I spend my days helping clients develop and implement PR campaigns designed to promote their company and elicit positive response from its key audience. Ultimately, the goal is always to build momentum and help the company achieve its potential.
So given that professional experience, it should be relatively simple to diagnose the PR problems Israel is having and prescribe a certain program to improve the situation. And it is simple, but not in the way you might think.
Much has been written over the past few weeks – ever since "The Flotilla Affair" – about the overall weakness of Israel's PR, both when crises hit and in general. And they all brought wonderful examples of how and why Israel's PR has missed the mark.
But I'm afraid they've missed the mark as well.

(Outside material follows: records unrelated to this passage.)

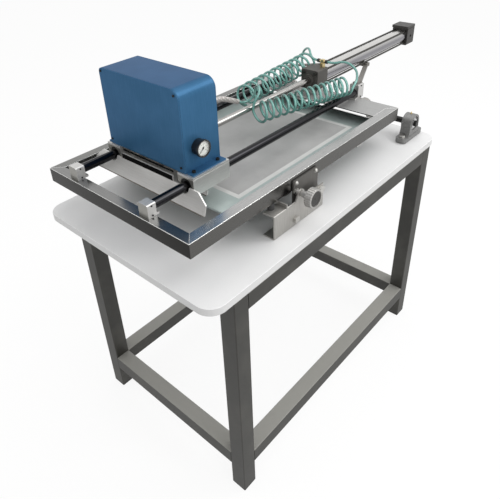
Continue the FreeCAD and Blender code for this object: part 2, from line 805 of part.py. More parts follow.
def make_stays():
    """A saddle under the tube, with two flat stays that run forward to the rear rod blocks."""
    under = axis_z - cap_side / 2 + 3
    saddle = box((axis_x - saddle_width / 2, axis_x + saddle_width / 2),
                 (stay_reach - saddle_depth / 2, stay_reach + saddle_depth / 2),
                 (under - saddle_thickness, axis_z - tie_rod_pitch / 2 - tie_rod_radius))
    body = saddle.cut(bar_y(tube_radius + seat_clearance, axis_x,
                            (stay_reach - saddle_depth, stay_reach + saddle_depth), axis_z))
    front_z = frame_top + rear_block_height
    for x in rod_x:
        start = Vector(x, rear_block_y + rod_block_depth_rear + stay_gap, front_z)
        inward = 1 if x < axis_x else -1
        end = Vector(axis_x - inward * saddle_width * 0.36, stay_reach, under - saddle_thickness)
        side = Vector(stay_width / 2, 0, 0)
        face = polygon([start - side, start + side, end + side, end - side])
        body = body.fuse(face.extrude(Vector(0, 0, stay_thickness)))
        tab = box((x - stay_width / 2, x + stay_width / 2),
                  (rear_block_y + block_chamfer, start.y), (front_z, front_z + stay_thickness))
        body = body.fuse(tab)
    return body.removeSplitter()


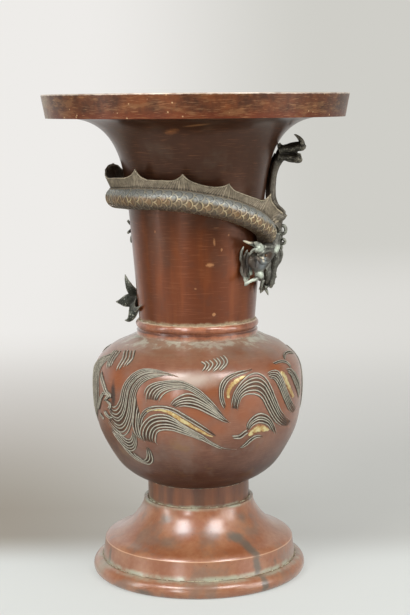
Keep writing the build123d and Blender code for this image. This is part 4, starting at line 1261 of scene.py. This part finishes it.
# Gilt between the strands, in the same rows
gilt_fields = (
    [(-29, 0.586, -28.5, 0.576), (-24.5, 0.61, -23.5, 0.591), (-19.5, 0.618, -19.5, 0.594),
     (-15, 0.61, -15.5, 0.579), (-11, 0.587, -11.5, 0.549), (-6, 0.55, -7, 0.513), (1, 0.492, 0.5, 0.465),
     (6.5, 0.447, 5, 0.437), (9.5, 0.426, 9, 0.424)],
    [(15.5, 0.677, 17, 0.676), (14.8, 0.707, 17.5, 0.71), (16, 0.755, 19, 0.745),
     (18.8, 0.79, 22.5, 0.773), (23, 0.81, 25.5, 0.795), (27.5, 0.815, 27.5, 0.811)],
    [(27.5, 0.426, 28.5, 0.408), (30, 0.464, 31.5, 0.415), (32.5, 0.485, 34, 0.424),
     (36, 0.487, 37.5, 0.424), (40, 0.464, 40, 0.422), (43, 0.434, 42.5, 0.428)],
    [(52.5, 0.812, 50.5, 0.785), (56, 0.79, 52.5, 0.757), (58.5, 0.725, 55, 0.702),
     (62.5, 0.655, 59, 0.637), (65.5, 0.608, 63, 0.597)],
)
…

One example lamented Information Minister Yuli Edelstein's frustrating cell phone contact system. Yet fixing Edelstein's voicemail wouldn't help fight the incredible PR machine our enemies have built.
Another article suggested that as long as Israel is not able to separate the politics from the tourism, Jerusalem's tourism industry is going to suffer. But again, that is incorrect. Jerusalem is the center of the religious universe, and as such is going to be the hottest point on earth for conflict. That is the deal and we must all understand and even embrace that. But this is irrelevant as well, in terms of the larger question about Israel's PR, although we are getting closer to the point.
Another PR complaint over the years has been the lack of spokespeople who are able to speak strong English. Well, we now have Mark Regev at the wheel, one of the best I've ever seen, as well as Michael Oren in the US, who is fantastic.
And yet, Israel has had one of its worst PR runs over the last 12 months that it has had in decades. Doesn't this seem strange to you? How can it be that we did better PR during the post-9/11 phase, when Ariel Sharon – who had trouble speaking "sound-bite English" – was prime minister, than we are doing now, when US-educated Benjamin Netanyahu is at the helm?
Lacking a unified message
When you consider the overall futility of the three above arguments of logistical ineptitude (the Edelstein example), brushing aside the negative, in favor of the positive (the Jerusalem tourism example) and native-English-speaking spokespeople (The Regev-Oren-Bibi example), there is only one conclusion that should be drawn. It's not about any of these things.
To understand why we are failing, we must first look at why the other side is succeeding. And the answer to that question is simple: A unified message.
It wouldn't matter if Edelstein drank Red Bull 24 hours a day and was 100% available for all requested interviews. Because an hour later, someone from the government opposition will submit to an interview and completely contradict what Edelstein has said.
It doesn't matter that Jerusalem has wonderful views, great restaurants and almost-perfect weather, especially this time of year. Because the world is being told – by Jewish-Israelis – on a regular basis that Jerusalem is a place of conflict, and that the conflict is all the fault of the Jews.
And it doesn't matter that we have our strongest international spokespeople since the days of Golda Meir and Abba Eban. Because we do not have the item that can often be the difference between success and failure for any PR campaign. In fact, it should be the cornerstone of any campaign. It is the unified message.
After 9/11, Israel was unified, not only in its condemnation of the attack, but in its message to the world of "You see! This is what we've been going through! Now, do you understand us?"
But time has "healed," and we have once again descended to our previous disagreements and ideologies. We are not united.
And sadly, if Israel itself is not unified – as our enemies are, for the purpose of destroying Israel – then there will be no unified message, and we will continue to lose the PR battle, even if we are right.
So, please do not waste your time analyzing the PR strategy – or even lack thereof – or tactical approach of the Israeli government. It's not about that. It's the same problem that has plagued the Jewish people for centuries. We can't unify. Even about a message. Even when our future is at stake.